“In a matter of days, two children in Norway have been kidnapped – by whom and for what reason is anyone’s guess. And now one child is dead, packed like a piece of furniture and delivered to his parents’ home with a horrifying note. Stumped and desperate, Norwegian police inspector Adam Stubo hopes former FBI profiler Johanne Vik can come up with answers.” “Already immersed in the investigation of a murder suspect who fled to the United States forty years ago, Vik is reluctant to take on the case of this boy and the kidnapping of a little girl named Emilie, two crimes which seem to have nothing in common. Then another child is abducted, and Vik, a mother of a six-year-old herself, can no longer stand idly by.” Now, with a few clues in sight and the lives of who knows how many innocents at stake, Stubo and Vik weave their way through a complex maze of madness and revenge. For Stubo, who knows all too well what it is like to lose a child, talking to the grieving parents is a nightmare in itself. But it can’t compare to what one particular little girl is experiencing at the hands of a madman.
I’ve been reading a lot of SciFi and Fantasy lately and it’s been a while since I’ve read any good thrillers so I decided to take a break with a Crime Fiction novel. Punishment also known as What is Mine is the first book in a Norwegian series featuring former FBI profiler Johanne Vik. What started off as an exciting story about kidnapped children and a crazed killer, only to be let down by a series of disappointing events that are too convenient and coincidental.
Joanne Vik was brought into the case of missing children by Superintendent Adam Stubo because of her outspoken behaviour on television and her so called expertise. However in this book, Vik hardly uses her profiling skills, instead most of the book has her chasing after another story she is working on for her own academic studies or refusing to help with the investigation.

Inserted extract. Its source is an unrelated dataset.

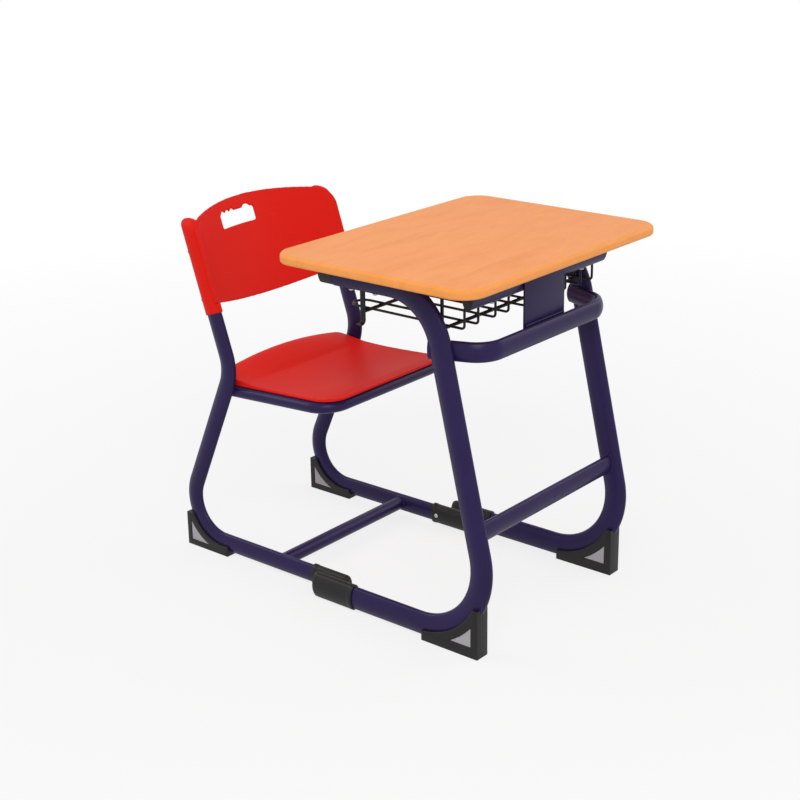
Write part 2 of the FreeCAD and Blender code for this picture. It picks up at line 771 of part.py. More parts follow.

The book doesn’t focus on the investigation either, as most of it happens behind the scenes. We just know that Stubo somehow stumbled on to the killer through his interviews with the victims’ mothers and that he knew he found the killer because of his gut instinct as an experienced law enforcer. I thought crime novels would involve more police work or perhaps I’m just spoilt by the clear and precise investigations in Jeffery Deaver’s books.
While the tension of the kidnappings was tight, it was broken by Vik’s own research into a past case that has no bearing on the current investigation. The linkage between the two cases at the end of the book is so contrived that it should never have got past the editor. I would have bat my eyes to this if this was the only coincidence in the book but no, the killer has to convenient clash with another wanted man in another case. In the end the book is just a bunch of laughable dei ex machinis.
The two main characters, Vik and Stubo are the only redeeming factors in this book. They are fairly interesting and each has their own problems to take care of before they can begin a relationship together. However I wish Holt would have spent as much time on the killer to explain his actions rather than simply cast him as an outcast of society.
I guess I just expected too much from someone who is marketed as the next Stieg Larsson.